Sans aucune prétention, il ne serait pas exagéré de dire que la rue princesse est un endroit de tous les vices. Cette nuit là, la serveuse à qui nous avons offert une bouteille de bière 66, ne fait aucun mystère sur la vie à la rue princesse. Et cela, après lui avoir formulé le vœu de l’épouser. « Si vraiment, tu veux faire du sérieux, je vais tout arrêter », commence celle-ci avant de demander une cigarette que je lui offre sans hésitation. De l’estrade, on lui fait signe. Elle se lève en exhibant un postérieur qui peut faire frissonner plus d’un érotique. Ma compagne du soir ne passe pas inaperçue. Tout son habillement laisse transparaître presque sa nudité. De retour, je lui offre une autre bouteille de 66. Elle me trouve très aimable. De la vie à la rue princesse, elle raconte. « On se débrouille ici, chacun d’entre nous cherche sa vie. Ils sont nombreux les gars qui viennent ici et nous draguent. Souvent pour une passe. Mais, ils ne sont pas sérieux. C’est pour se défouler. Aujourd’hui, si tu n’es pas attirante, tu ne peux pas servir à la Rue Princesse. Parfois, la drogue circule ici. Leaders de la jeunesse patriotique, des refondateurs, des cadres de tous bords politiques passent ici ». Elle m’indique le véhicule d’un haut gradé de l’armée, mais refuse de dire son nom. Seul aveu, une de ses copines s’y trouve. Ma compagne du soir n’est pas une exception. Toutes les filles vivent le même quotidien dans la réjouissance même la plus inimaginable.

Impact économique

Aujourd’hui, les ‘’maquis’’ de la rue princesse génèrent assez de ressources. Les tenanciers de bars, buvettes et autres restautrants s’acquittent de leur taxe à la marie et constituent un frein au chômage par l’emploi de personnes déscolarisées.

Au plan culturel

La rue princesse est devenue depuis quelques temps, un endroit incontournable en Afrique de l’Ouest au plan culturel. Très populaire pour la diffusion des productions discographiques, des genres musicaux en vogue, coupé décalé, zouglou, elle a vu naître une classe de Dj qui, après la sortie d’un album, ont connu l’eldorado. On cite au panel Dj Mackenzy (de la Nouvelle Ecriture) Dj Arafat ‘du Shanghaï) Dj Bombastik (de la Station) Tata Kheny (de la Nouvelle Ecriture) Marechal Dj (du Shanghaï…) : Tous ces artistes sont désormais des ambassadeurs de la rue princesse et du coupé décalé dans le monde entier.

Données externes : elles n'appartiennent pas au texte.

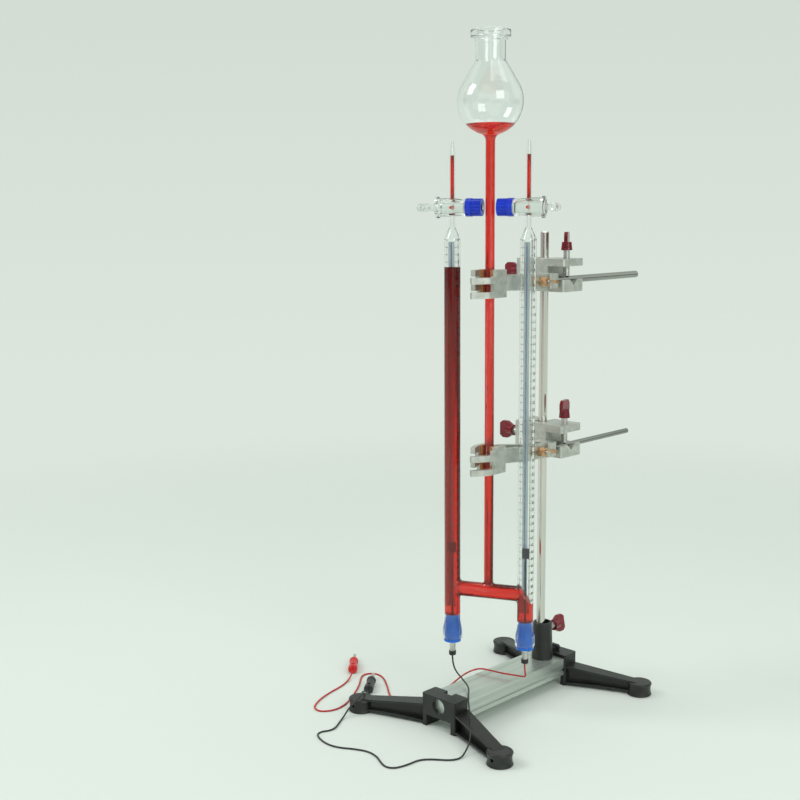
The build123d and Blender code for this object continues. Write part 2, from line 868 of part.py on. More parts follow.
upper_stem_z = upper_boss_z + jaw_height - groove_cut + (upper_stem_r + running) * sqrt(2)
lower_stem_z = lower_boss_z + jaw_height - groove_cut + (lower_stem_r + running) * sqrt(2)
upward = {"x_dir": (1, 0, 0), "z_dir": (0, 0, 1)}
leftward = {"x_dir": (0, 1, 0), "z_dir": (-1, 0, 0)}
rearward = {"x_dir": (1, 0, 0), "z_dir": (0, 1, 0)}
wing_screws = (
    ("upper_stem", Plane(origin=(stem_x, rod_y, upper_stem_knob_z), **upward), 120,
     upper_stem_knob_z - upper_stem_z - upper_stem_r - loose),
    ("lower_stem", Plane(origin=(stem_x, rod_y, lower_stem_knob_z), **upward), 104,
     lower_stem_knob_z - lower_stem_z - lower_stem_r - loose),
    ("upper_rod", Plane(origin=(-upper_rod_knob_out, rod_y, upper_boss_z + rod_screw_up), **leftward),
     upper_rod_knob_turn, upper_rod_knob_out - rod_r - loose),
    ("lower_rod", Plane(origin=(-lower_rod_knob_out, rod_y, lower_boss_z + rod_screw_up), **leftward),
     lower_rod_knob_turn, lower_rod_knob_out - rod_r - loose),
    ("holder", Plane(origin=(0, rod_y + holder_knob_out, rail_top + holder_screw_up), **rearward),
     holder_knob_turn, holder_knob_out - rod_r - loose),
)
for name, base, turn, reach in wing_screws:
    save(wing_knob(base, turn), f"{name}_screw_knob")
    save(wing_stud(base, reach), f"{name}_screw_stud")


# Boss heads
def boss_head(boss_z):
    """A cast clamp block: a vee slot for the rod, a jaw with crossed vees for the stem."""
    width = boss_left + boss_right
    apex = (rod_r + running) * sqrt(2)
    half = boss_depth / 2
    with BuildPart() as boss:
        with BuildSketch(Plane(origin=((boss_right - boss_left) / 2, rod_y, boss_z))):
            RectangleRounded(width, boss_depth, boss_round)
        extrude(amount=boss_height)
        with BuildSketch(Plane(origin=(0, rod_y - half, boss_z), x_dir=(1, 0, 0), z_dir=(0, -1, 0))):
            Polygon(
                (slot_left, jaw_height),
                (boss_right + 1, jaw_height),
                (boss_right + 1, boss_height - top_plate),
                (slot_left, boss_height - top_plate),
                align=None,
            )
            Polygon(
                (stem_x, jaw_height - groove_cut),
                (stem_x + groove_cut, jaw_height),
                (stem_x - groove_cut, jaw_height),
                align=None,
            )
        extrude(amount=-boss_depth, mode=Mode.SUBTRACT)
        with BuildSketch(Plane(origin=(slot_left, rod_y, boss_z), x_dir=(0, 1, 0), z_dir=(1, 0, 0))):
            Polygon(
                (0, jaw_height - groove_cut),
                (groove_cut, jaw_height),
                (-groove_cut, jaw_height),
                align=None,
            )
        extrude(amount=boss_right, mode=Mode.SUBTRACT)
        with BuildSketch(Plane(origin=(0, rod_y, boss_z))):
            Polygon(
                (-rod_slot_left, half + 1),
                (-rod_slot_left, -rod_slot_front),
                (apex - rod_slot_front, -rod_slot_front),
                (apex, 0),
                (apex - rod_slot_mouth, rod_slot_mouth),
                (apex - rod_slot_mouth, half + 1),
                align=None,
            )
        extrude(amount=boss_height, mode=Mode.SUBTRACT)
        with BuildSketch(Plane(origin=(stem_x, rod_y, boss_z + boss_height - top_plate))):
            Circle(stud_r + running)
        extrude(amount=top_plate, mode=Mode.SUBTRACT)
        screw_hole = (-boss_left, rod_y, boss_z + rod_screw_up)
        with BuildSketch(Plane(origin=screw_hole, z_dir=(1, 0, 0))):
            Circle(stud_r + running)
        extrude(amount=boss_left - rod_slot_left, mode=Mode.SUBTRACT)
    return boss.part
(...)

La république dans la poubelle

A la rue princesse, la musique, la boisson, et le sexe sont au cœur des échanges commerciaux. Objet de plusieurs reportages, le site est le lieu éponyme d’un film du cinéaste Henri Duparc, tout comme le tournage d’un épisode de la série satirique ‘’faut pas fâcher’’. Avec l’ère du temps, des opérateurs économiques rachètent les ‘’maquis’’ et tout se relooke. Le pouvoir est désormais baptisé ‘’Station’’. Quant à la Nouvelle Ecriture, elle s’est transformée en Fouquet’s. C’est ici, sur les bords de cette rue que le régime actuel a foutu l’âme de la république en l’air. Nous sommes le 29 mars 2008. Laurent Gbagbo et Jack Lang effectuent une sortie nocturne à Abidjan. Destination, une boîte de nuit dénommée le ‘’Queens Discothèque’’, de la rue princesse. Il ne serait donc pas malséant de dire que la Côte d’Ivoire a perdu son âme de république sous la refondation.